Le Tour de France et la gastronomie partagent une profonde connexion, car tous deux sont des symboles de la culture française, attirent un public international et valorise le terroir avec une exposition des produits locaux et des spécialités culinaires. Les deux créent des moments de communion sociale, de convivialité, avec un partage d’expériences et la construction de souvenirs. « Le tour de France valorise la gastronomie de nos terroirs, suivi par 10 à 12 millions de téléspectateurs ». Depuis toutes ces années, Christian Prudhomme a noué des relations privilégiées avec certains chefs comme « l’incroyable Jean Sulpice, capable de courir l’étape régionale puis d’aller en cuisine ». Il confie que sa regrettée sœur, était l’assistance de l’un des patrons du guide Michelin, c’est dire si Christian Prudhomme, est aux faits des métiers de la gastronomie, leur témoignant beaucoup de respect.

Revoir le lancement du premier whisky fruité « Les Belles Filles »

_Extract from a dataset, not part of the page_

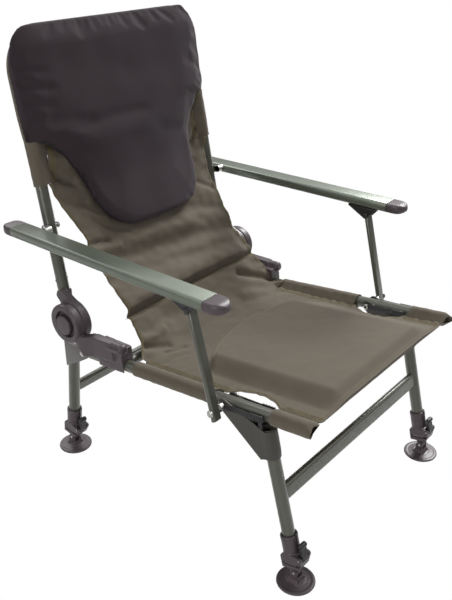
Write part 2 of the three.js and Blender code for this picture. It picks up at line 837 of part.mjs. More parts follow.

Les serveurs sont des biathlètes

« Mes fonctions me conduisent souvent au restaurant. J’observe les métiers de la salle, que je compare au biathlon, avec d’une part un effort sportif durant le service du fait de courir et porter des plateaux et d’autre part, garder son calme, sa concentration et mémoriser les commandes avec la progression du service. Ils ont la culture des plats, doivent établir une belle relation avec la clientèle, usant de répartie ou d’humour si nécessaire. Je suis impressionné, car certains sont en plus capables de me vendre un dessert, alors que je n’ai plus faim », s’amuse-t-il. « Ce métier représente un défi physique et mental extrême et du sang-froid. Comme les coureurs cyclistes, ils sont soumis à une certaine pression, où les attentes sont élevées et la préparation minutieuse. » Christian Prudhomme est d’autant plus observateur, qu’il s’est fixé pour objectif d’apprendre à cuisinier une fois à la retraite. « Je m’y mettrai car je vois le bonheur dans les yeux de ceux qui cuisinent, et ceux qui dégustent».